/---

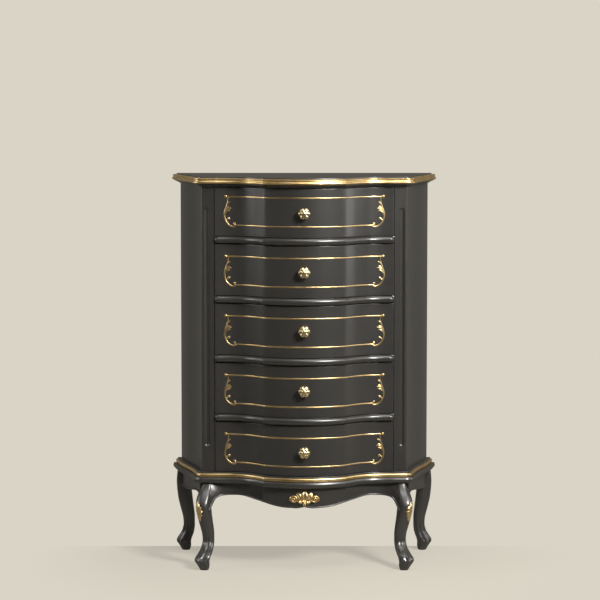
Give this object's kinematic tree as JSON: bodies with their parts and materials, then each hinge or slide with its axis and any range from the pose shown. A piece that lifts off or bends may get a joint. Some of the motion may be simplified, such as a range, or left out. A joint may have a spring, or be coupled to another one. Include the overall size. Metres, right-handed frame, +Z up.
{
  "type": "chest of drawers",
  "caption": "Tall chest of drawers with a serpentine bowed front, flaring sides, moulded top and base, scalloped aprons and cabriole legs; the drawers slide out.",
  "frame": {"origin": "on the floor, under the middle of the whole chest's box", "axes": "+Z up, -Y the way the drawers face and slide out, +X to the right of someone who faces the drawers"},
  "size_m": [0.8388, 0.431, 1.206],
  "materials": {
    "black_lacquer": "satin black lacquer on wood",
    "gold_leaf": "gold leaf on carved wood",
    "gilt_brass": "polished gilt",
    "drawer_wood": "plain sealed wood",
    "carcass_wood": "plain wood"
  },
  "bodies": {
    "case": {"top_board": "black_lacquer", "top_gilt_moulding": "gold_leaf", "base_board": "black_lacquer", "base_gilt_bead": "gold_leaf", "side_panel_left": "black_lacquer", "side_panel_right": "black_lacquer", "guide_panel_left": "carcass_wood", "guide_panel_right": "carcass_wood", "back_panel": "carcass_wood", "corner_post_left": "black_lacquer", "corner_post_right": "black_lacquer", "drawer_rail_1": "black_lacquer", "drawer_rail_2": "black_lacquer", "drawer_rail_3": "black_lacquer", "drawer_rail_4": "black_lacquer", "dust_board_1": "carcass_wood", "dust_board_2": "carcass_wood", "dust_board_3": "carcass_wood", "dust_board_4": "carcass_wood", "leg_front_left": "black_lacquer", "leg_front_right": "black_lacquer", "leg_back_left": "black_lacquer", "leg_back_right": "black_lacquer", "apron_front": "black_lacquer", "apron_left": "black_lacquer", "apron_right": "black_lacquer", "apron_back": "black_lacquer", "shell_ornament": "gold_leaf", "knee_leaf_left": "gold_leaf", "knee_leaf_right": "gold_leaf"},
    "drawer_1": {"drawer_1_front": "black_lacquer", "drawer_1_side_left": "drawer_wood", "drawer_1_side_right": "drawer_wood", "drawer_1_back": "drawer_wood", "drawer_1_bottom": "carcass_wood", "drawer_1_knob": "gilt_brass"},
    "drawer_2": {"drawer_2_front": "black_lacquer", "drawer_2_side_left": "drawer_wood", "drawer_2_side_right": "drawer_wood", "drawer_2_back": "drawer_wood", "drawer_2_bottom": "carcass_wood", "drawer_2_knob": "gilt_brass"},
    "drawer_3": {"drawer_3_front": "black_lacquer", "drawer_3_side_left": "drawer_wood", "drawer_3_side_right": "drawer_wood", "drawer_3_back": "drawer_wood", "drawer_3_bottom": "carcass_wood", "drawer_3_knob": "gilt_brass"},
    "drawer_4": {"drawer_4_front": "black_lacquer", "drawer_4_side_left": "drawer_wood", "drawer_4_side_right": "drawer_wood", "drawer_4_back": "drawer_wood", "drawer_4_bottom": "carcass_wood", "drawer_4_knob": "gilt_brass"},
    "drawer_5": {"drawer_5_front": "black_lacquer", "drawer_5_side_left": "drawer_wood", "drawer_5_side_right": "drawer_wood", "drawer_5_back": "drawer_wood", "drawer_5_bottom": "carcass_wood", "drawer_5_knob": "gilt_brass"}
  },
  "joints": [
    {"name": "drawer_1_slide", "type": "slide", "parent": "case", "child": "drawer_1", "axis": [0, -1, 0], "range_m": [0, 0.19]},
    {"name": "drawer_2_slide", "type": "slide", "parent": "case", "child": "drawer_2", "axis": [0, -1, 0], "range_m": [0, 0.19]},
    {"name": "drawer_3_slide", "type": "slide", "parent": "case", "child": "drawer_3", "axis": [0, -1, 0], "range_m": [0, 0.19]},
    {"name": "drawer_4_slide", "type": "slide", "parent": "case", "child": "drawer_4", "axis": [0, -1, 0], "range_m": [0, 0.19]},
    {"name": "drawer_5_slide", "type": "slide", "parent": "case", "child": "drawer_5", "axis": [0, -1, 0], "range_m": [0, 0.19]}
  ]
}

\---

— STATED TASK —
Write down every line of the data exactly as it appears above.

— CORRECT RESULT —
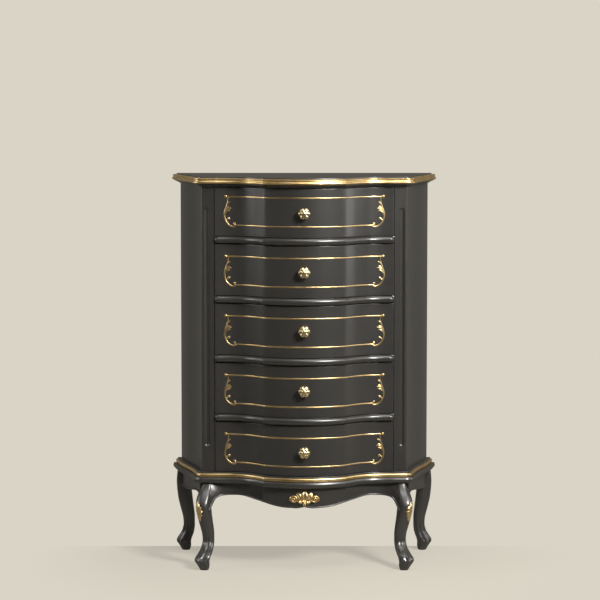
Give this object's kinematic tree as JSON: bodies with their parts and materials, then each hinge or slide with its axis and any range from the pose shown. A piece that lifts off or bends may get a joint. Some of the motion may be simplified, such as a range, or left out. A joint may have a spring, or be coupled to another one. Include the overall size. Metres, right-handed frame, +Z up.
{
  "type": "chest of drawers",
  "caption": "Tall chest of drawers with a serpentine bowed front, flaring sides, moulded top and base, scalloped aprons and cabriole legs; the drawers slide out.",
  "frame": {"origin": "on the floor, under the middle of the whole chest's box", "axes": "+Z up, -Y the way the drawers face and slide out, +X to the right of someone who faces the drawers"},
  "size_m": [0.8388, 0.431, 1.206],
  "materials": {
    "black_lacquer": "satin black lacquer on wood",
    "gold_leaf": "gold leaf on carved wood",
    "gilt_brass": "polished gilt",
    "drawer_wood": "plain sealed wood",
    "carcass_wood": "plain wood"
  },
  "bodies": {
    "case": {"top_board": "black_lacquer", "top_gilt_moulding": "gold_leaf", "base_board": "black_lacquer", "base_gilt_bead": "gold_leaf", "side_panel_left": "black_lacquer", "side_panel_right": "black_lacquer", "guide_panel_left": "carcass_wood", "guide_panel_right": "carcass_wood", "back_panel": "carcass_wood", "corner_post_left": "black_lacquer", "corner_post_right": "black_lacquer", "drawer_rail_1": "black_lacquer", "drawer_rail_2": "black_lacquer", "drawer_rail_3": "black_lacquer", "drawer_rail_4": "black_lacquer", "dust_board_1": "carcass_wood", "dust_board_2": "carcass_wood", "dust_board_3": "carcass_wood", "dust_board_4": "carcass_wood", "leg_front_left": "black_lacquer", "leg_front_right": "black_lacquer", "leg_back_left": "black_lacquer", "leg_back_right": "black_lacquer", "apron_front": "black_lacquer", "apron_left": "black_lacquer", "apron_right": "black_lacquer", "apron_back": "black_lacquer", "shell_ornament": "gold_leaf", "knee_leaf_left": "gold_leaf", "knee_leaf_right": "gold_leaf"},
    "drawer_1": {"drawer_1_front": "black_lacquer", "drawer_1_side_left": "drawer_wood", "drawer_1_side_right": "drawer_wood", "drawer_1_back": "drawer_wood", "drawer_1_bottom": "carcass_wood", "drawer_1_knob": "gilt_brass"},
    "drawer_2": {"drawer_2_front": "black_lacquer", "drawer_2_side_left": "drawer_wood", "drawer_2_side_right": "drawer_wood", "drawer_2_back": "drawer_wood", "drawer_2_bottom": "carcass_wood", "drawer_2_knob": "gilt_brass"},
    "drawer_3": {"drawer_3_front": "black_lacquer", "drawer_3_side_left": "drawer_wood", "drawer_3_side_right": "drawer_wood", "drawer_3_back": "drawer_wood", "drawer_3_bottom": "carcass_wood", "drawer_3_knob": "gilt_brass"},
    "drawer_4": {"drawer_4_front": "black_lacquer", "drawer_4_side_left": "drawer_wood", "drawer_4_side_right": "drawer_wood", "drawer_4_back": "drawer_wood", "drawer_4_bottom": "carcass_wood", "drawer_4_knob": "gilt_brass"},
    "drawer_5": {"drawer_5_front": "black_lacquer", "drawer_5_side_left": "drawer_wood", "drawer_5_side_right": "drawer_wood", "drawer_5_back": "drawer_wood", "drawer_5_bottom": "carcass_wood", "drawer_5_knob": "gilt_brass"}
  },
  "joints": [
    {"name": "drawer_1_slide", "type": "slide", "parent": "case", "child": "drawer_1", "axis": [0, -1, 0], "range_m": [0, 0.19]},
    {"name": "drawer_2_slide", "type": "slide", "parent": "case", "child": "drawer_2", "axis": [0, -1, 0], "range_m": [0, 0.19]},
    {"name": "drawer_3_slide", "type": "slide", "parent": "case", "child": "drawer_3", "axis": [0, -1, 0], "range_m": [0, 0.19]},
    {"name": "drawer_4_slide", "type": "slide", "parent": "case", "child": "drawer_4", "axis": [0, -1, 0], "range_m": [0, 0.19]},
    {"name": "drawer_5_slide", "type": "slide", "parent": "case", "child": "drawer_5", "axis": [0, -1, 0], "range_m": [0, 0.19]}
  ]
}